═════ Exercise inputs ═════
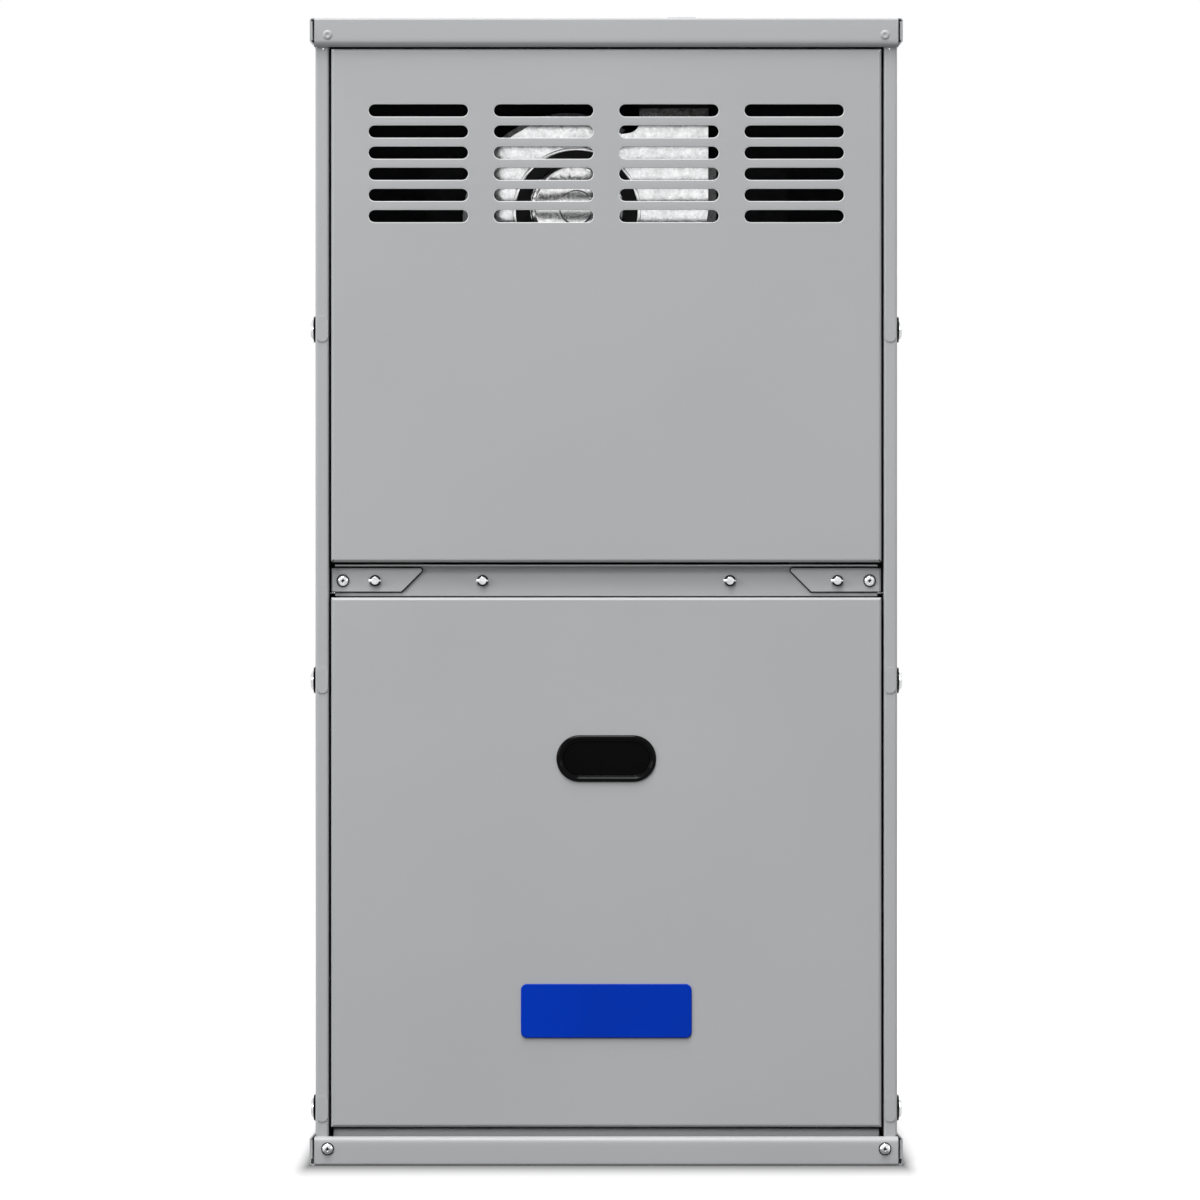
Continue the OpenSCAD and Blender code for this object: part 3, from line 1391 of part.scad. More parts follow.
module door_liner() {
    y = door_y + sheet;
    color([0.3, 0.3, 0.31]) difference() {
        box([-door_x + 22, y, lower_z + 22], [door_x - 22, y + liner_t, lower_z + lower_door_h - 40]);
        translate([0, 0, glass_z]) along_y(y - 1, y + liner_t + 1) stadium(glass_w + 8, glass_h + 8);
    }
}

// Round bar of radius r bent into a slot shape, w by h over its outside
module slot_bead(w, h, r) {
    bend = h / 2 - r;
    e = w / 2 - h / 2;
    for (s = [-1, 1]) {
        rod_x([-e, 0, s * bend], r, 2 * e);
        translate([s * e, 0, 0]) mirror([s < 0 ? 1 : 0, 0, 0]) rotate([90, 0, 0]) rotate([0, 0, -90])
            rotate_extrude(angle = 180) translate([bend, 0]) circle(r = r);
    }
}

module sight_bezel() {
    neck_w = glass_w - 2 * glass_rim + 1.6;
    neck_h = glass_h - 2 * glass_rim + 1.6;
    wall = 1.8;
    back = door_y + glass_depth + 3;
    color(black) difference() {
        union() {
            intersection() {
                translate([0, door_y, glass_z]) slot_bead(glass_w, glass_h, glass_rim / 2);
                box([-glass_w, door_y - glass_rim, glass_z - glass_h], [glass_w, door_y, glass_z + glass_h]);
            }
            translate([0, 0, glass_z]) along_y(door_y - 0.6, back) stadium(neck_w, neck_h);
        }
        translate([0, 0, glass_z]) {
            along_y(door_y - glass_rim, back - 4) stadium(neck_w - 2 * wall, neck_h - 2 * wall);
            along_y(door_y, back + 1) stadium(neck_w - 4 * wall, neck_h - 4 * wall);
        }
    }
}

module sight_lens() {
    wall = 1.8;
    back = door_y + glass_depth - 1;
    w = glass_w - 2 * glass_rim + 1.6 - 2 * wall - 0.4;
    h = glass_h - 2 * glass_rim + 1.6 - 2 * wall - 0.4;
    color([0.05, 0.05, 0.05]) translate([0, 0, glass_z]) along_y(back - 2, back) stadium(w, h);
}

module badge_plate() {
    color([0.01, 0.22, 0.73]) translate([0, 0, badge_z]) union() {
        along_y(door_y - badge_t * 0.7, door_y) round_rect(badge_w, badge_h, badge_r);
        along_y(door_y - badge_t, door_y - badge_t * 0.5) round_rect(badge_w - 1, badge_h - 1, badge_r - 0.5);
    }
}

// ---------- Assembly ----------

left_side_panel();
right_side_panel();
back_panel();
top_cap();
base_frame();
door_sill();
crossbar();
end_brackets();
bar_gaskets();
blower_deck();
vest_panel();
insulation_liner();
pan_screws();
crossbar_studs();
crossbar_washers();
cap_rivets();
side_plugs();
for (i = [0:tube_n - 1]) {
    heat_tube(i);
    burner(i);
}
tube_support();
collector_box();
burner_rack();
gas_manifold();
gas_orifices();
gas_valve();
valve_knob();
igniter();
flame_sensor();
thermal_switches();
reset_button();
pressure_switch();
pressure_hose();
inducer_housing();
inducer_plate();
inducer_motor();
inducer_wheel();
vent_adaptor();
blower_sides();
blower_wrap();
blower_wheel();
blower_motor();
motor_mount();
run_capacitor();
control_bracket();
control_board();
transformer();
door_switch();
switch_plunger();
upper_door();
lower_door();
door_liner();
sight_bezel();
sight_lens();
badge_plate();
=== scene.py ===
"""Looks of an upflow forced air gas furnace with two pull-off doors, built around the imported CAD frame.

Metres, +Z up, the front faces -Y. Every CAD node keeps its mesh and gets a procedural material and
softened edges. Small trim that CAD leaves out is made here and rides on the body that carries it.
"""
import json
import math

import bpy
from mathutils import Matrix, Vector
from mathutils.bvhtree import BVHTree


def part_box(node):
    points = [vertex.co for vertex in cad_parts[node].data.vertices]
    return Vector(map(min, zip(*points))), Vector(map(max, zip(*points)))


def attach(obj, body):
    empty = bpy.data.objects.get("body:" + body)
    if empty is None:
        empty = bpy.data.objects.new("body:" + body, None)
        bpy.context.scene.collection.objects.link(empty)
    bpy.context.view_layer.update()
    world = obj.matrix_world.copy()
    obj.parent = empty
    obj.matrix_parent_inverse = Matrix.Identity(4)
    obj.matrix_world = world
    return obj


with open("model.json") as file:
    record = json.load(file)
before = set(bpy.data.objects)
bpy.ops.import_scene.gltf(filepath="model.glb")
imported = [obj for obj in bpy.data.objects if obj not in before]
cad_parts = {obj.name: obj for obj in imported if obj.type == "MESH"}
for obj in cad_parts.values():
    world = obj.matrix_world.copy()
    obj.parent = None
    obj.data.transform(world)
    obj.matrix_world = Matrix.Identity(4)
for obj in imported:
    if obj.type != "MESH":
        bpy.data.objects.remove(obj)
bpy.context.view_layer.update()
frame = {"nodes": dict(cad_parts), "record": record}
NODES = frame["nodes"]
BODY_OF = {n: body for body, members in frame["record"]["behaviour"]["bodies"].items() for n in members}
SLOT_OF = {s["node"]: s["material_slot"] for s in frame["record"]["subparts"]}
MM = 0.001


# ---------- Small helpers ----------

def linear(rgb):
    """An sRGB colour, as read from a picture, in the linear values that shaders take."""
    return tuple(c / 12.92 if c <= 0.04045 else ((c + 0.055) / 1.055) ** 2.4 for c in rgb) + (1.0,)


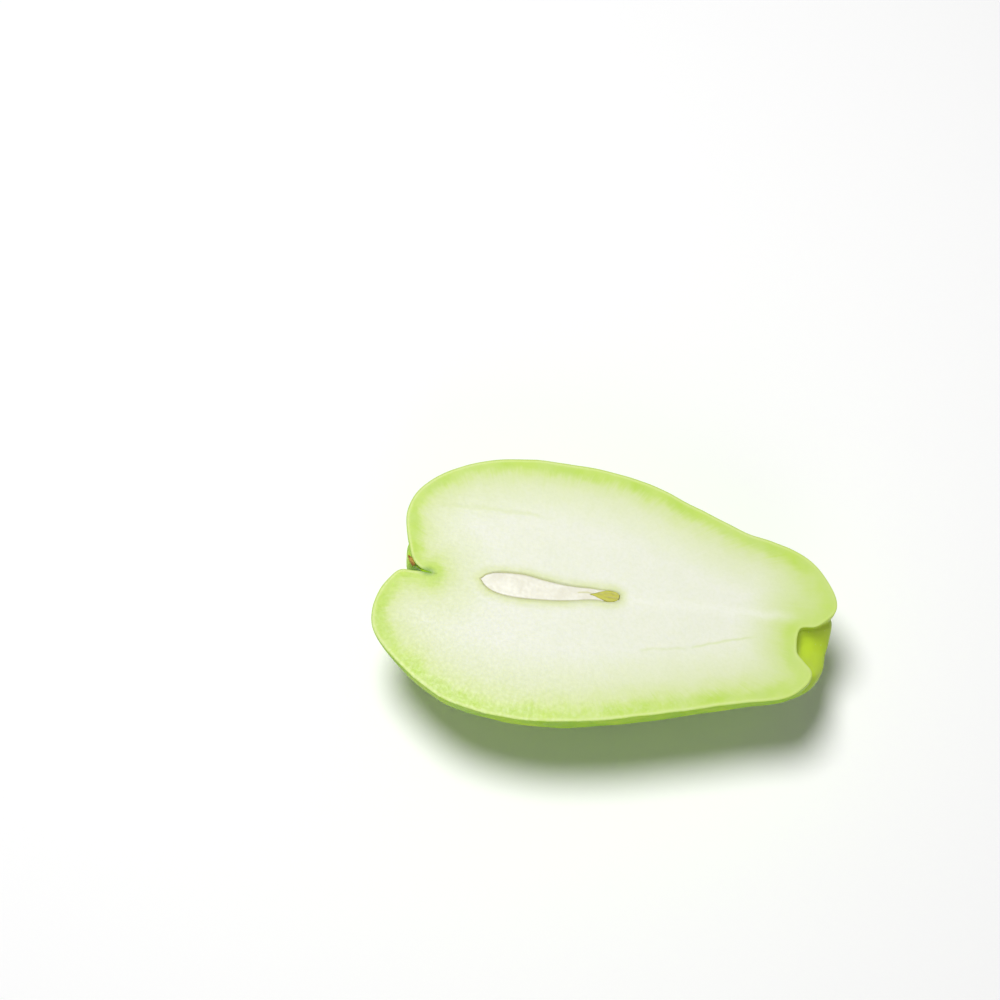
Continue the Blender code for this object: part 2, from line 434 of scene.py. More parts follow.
═════
#### [What is expected]
Repeat every line of the material exactly as given.

#### [Solution for this problem]
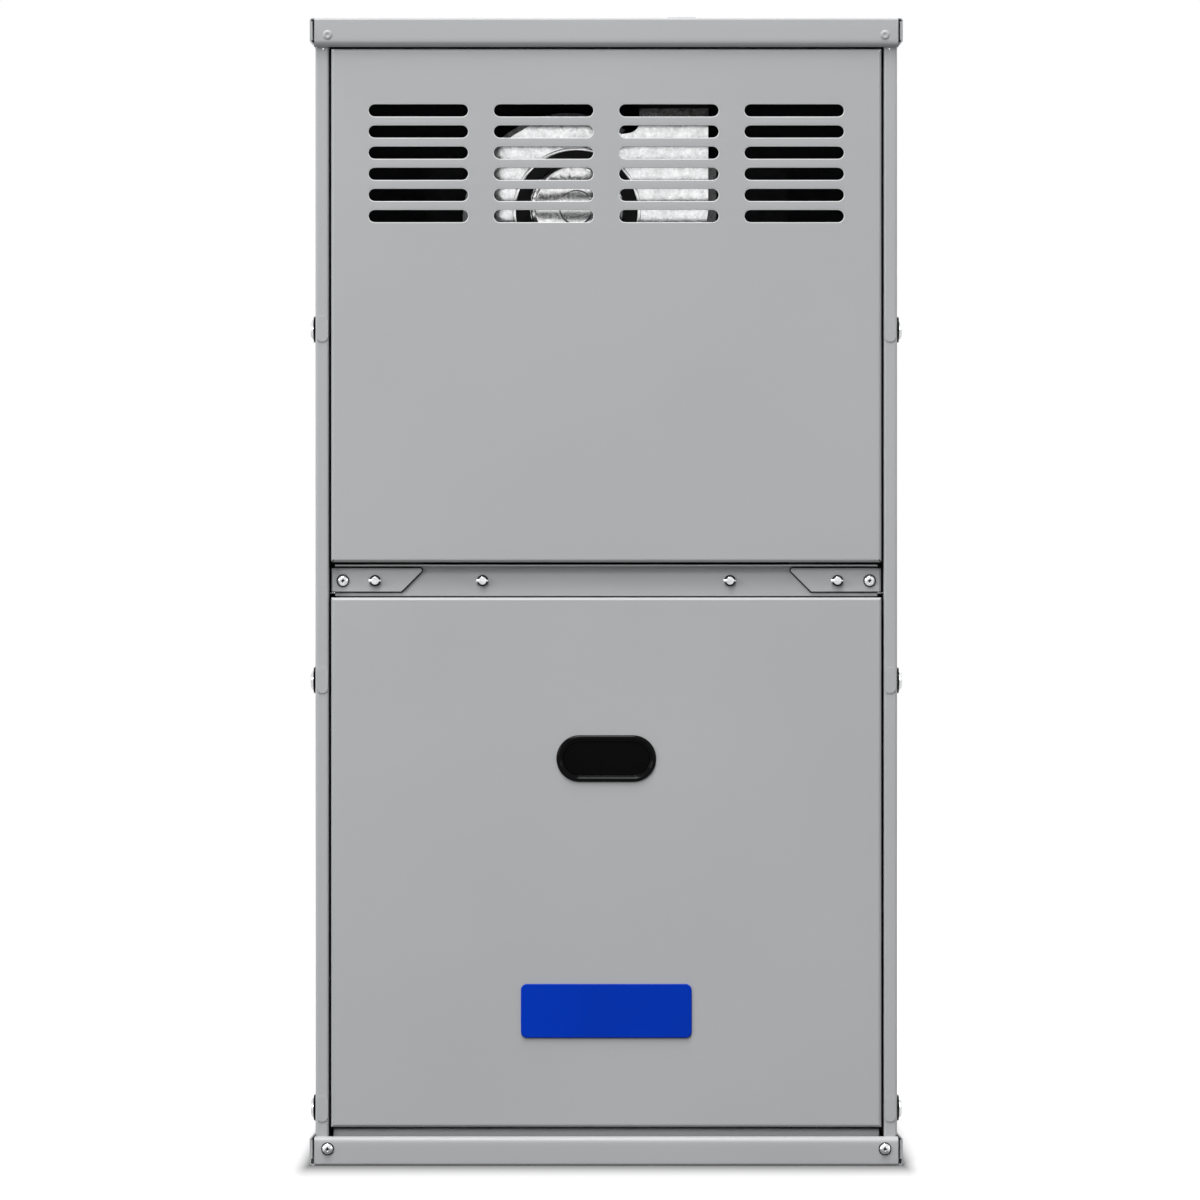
Continue the OpenSCAD and Blender code for this object: part 3, from line 1391 of part.scad. More parts follow.
module door_liner() {
    y = door_y + sheet;
    color([0.3, 0.3, 0.31]) difference() {
        box([-door_x + 22, y, lower_z + 22], [door_x - 22, y + liner_t, lower_z + lower_door_h - 40]);
        translate([0, 0, glass_z]) along_y(y - 1, y + liner_t + 1) stadium(glass_w + 8, glass_h + 8);
    }
}

// Round bar of radius r bent into a slot shape, w by h over its outside
module slot_bead(w, h, r) {
    bend = h / 2 - r;
    e = w / 2 - h / 2;
    for (s = [-1, 1]) {
        rod_x([-e, 0, s * bend], r, 2 * e);
        translate([s * e, 0, 0]) mirror([s < 0 ? 1 : 0, 0, 0]) rotate([90, 0, 0]) rotate([0, 0, -90])
            rotate_extrude(angle = 180) translate([bend, 0]) circle(r = r);
    }
}

module sight_bezel() {
    neck_w = glass_w - 2 * glass_rim + 1.6;
    neck_h = glass_h - 2 * glass_rim + 1.6;
    wall = 1.8;
    back = door_y + glass_depth + 3;
    color(black) difference() {
        union() {
            intersection() {
                translate([0, door_y, glass_z]) slot_bead(glass_w, glass_h, glass_rim / 2);
                box([-glass_w, door_y - glass_rim, glass_z - glass_h], [glass_w, door_y, glass_z + glass_h]);
            }
            translate([0, 0, glass_z]) along_y(door_y - 0.6, back) stadium(neck_w, neck_h);
        }
        translate([0, 0, glass_z]) {
            along_y(door_y - glass_rim, back - 4) stadium(neck_w - 2 * wall, neck_h - 2 * wall);
            along_y(door_y, back + 1) stadium(neck_w - 4 * wall, neck_h - 4 * wall);
        }
    }
}

module sight_lens() {
    wall = 1.8;
    back = door_y + glass_depth - 1;
    w = glass_w - 2 * glass_rim + 1.6 - 2 * wall - 0.4;
    h = glass_h - 2 * glass_rim + 1.6 - 2 * wall - 0.4;
    color([0.05, 0.05, 0.05]) translate([0, 0, glass_z]) along_y(back - 2, back) stadium(w, h);
}

module badge_plate() {
    color([0.01, 0.22, 0.73]) translate([0, 0, badge_z]) union() {
        along_y(door_y - badge_t * 0.7, door_y) round_rect(badge_w, badge_h, badge_r);
        along_y(door_y - badge_t, door_y - badge_t * 0.5) round_rect(badge_w - 1, badge_h - 1, badge_r - 0.5);
    }
}

// ---------- Assembly ----------

left_side_panel();
right_side_panel();
back_panel();
top_cap();
base_frame();
door_sill();
crossbar();
end_brackets();
bar_gaskets();
blower_deck();
vest_panel();
insulation_liner();
pan_screws();
crossbar_studs();
crossbar_washers();
cap_rivets();
side_plugs();
for (i = [0:tube_n - 1]) {
    heat_tube(i);
    burner(i);
}
tube_support();
collector_box();
burner_rack();
gas_manifold();
gas_orifices();
gas_valve();
valve_knob();
igniter();
flame_sensor();
thermal_switches();
reset_button();
pressure_switch();
pressure_hose();
inducer_housing();
inducer_plate();
inducer_motor();
inducer_wheel();
vent_adaptor();
blower_sides();
blower_wrap();
blower_wheel();
blower_motor();
motor_mount();
run_capacitor();
control_bracket();
control_board();
transformer();
door_switch();
switch_plunger();
upper_door();
lower_door();
door_liner();
sight_bezel();
sight_lens();
badge_plate();
=== scene.py ===
"""Looks of an upflow forced air gas furnace with two pull-off doors, built around the imported CAD frame.

Metres, +Z up, the front faces -Y. Every CAD node keeps its mesh and gets a procedural material and
softened edges. Small trim that CAD leaves out is made here and rides on the body that carries it.
"""
import json
import math

import bpy
from mathutils import Matrix, Vector
from mathutils.bvhtree import BVHTree


def part_box(node):
    points = [vertex.co for vertex in cad_parts[node].data.vertices]
    return Vector(map(min, zip(*points))), Vector(map(max, zip(*points)))


def attach(obj, body):
    empty = bpy.data.objects.get("body:" + body)
    if empty is None:
        empty = bpy.data.objects.new("body:" + body, None)
        bpy.context.scene.collection.objects.link(empty)
    bpy.context.view_layer.update()
    world = obj.matrix_world.copy()
    obj.parent = empty
    obj.matrix_parent_inverse = Matrix.Identity(4)
    obj.matrix_world = world
    return obj


with open("model.json") as file:
    record = json.load(file)
before = set(bpy.data.objects)
bpy.ops.import_scene.gltf(filepath="model.glb")
imported = [obj for obj in bpy.data.objects if obj not in before]
cad_parts = {obj.name: obj for obj in imported if obj.type == "MESH"}
for obj in cad_parts.values():
    world = obj.matrix_world.copy()
    obj.parent = None
    obj.data.transform(world)
    obj.matrix_world = Matrix.Identity(4)
for obj in imported:
    if obj.type != "MESH":
        bpy.data.objects.remove(obj)
bpy.context.view_layer.update()
frame = {"nodes": dict(cad_parts), "record": record}
NODES = frame["nodes"]
BODY_OF = {n: body for body, members in frame["record"]["behaviour"]["bodies"].items() for n in members}
SLOT_OF = {s["node"]: s["material_slot"] for s in frame["record"]["subparts"]}
MM = 0.001


# ---------- Small helpers ----------

def linear(rgb):
    """An sRGB colour, as read from a picture, in the linear values that shaders take."""
    return tuple(c / 12.92 if c <= 0.04045 else ((c + 0.055) / 1.055) ** 2.4 for c in rgb) + (1.0,)


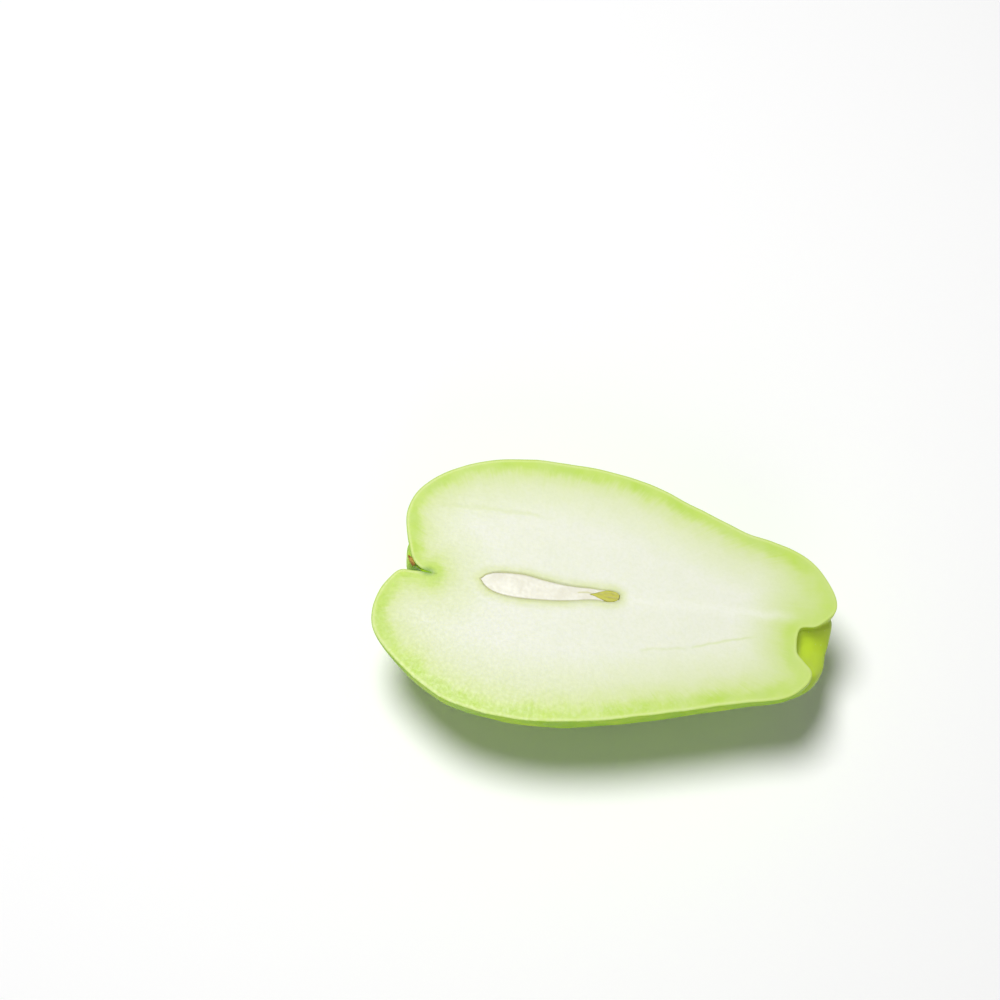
Continue the Blender code for this object: part 2, from line 434 of scene.py. More parts follow.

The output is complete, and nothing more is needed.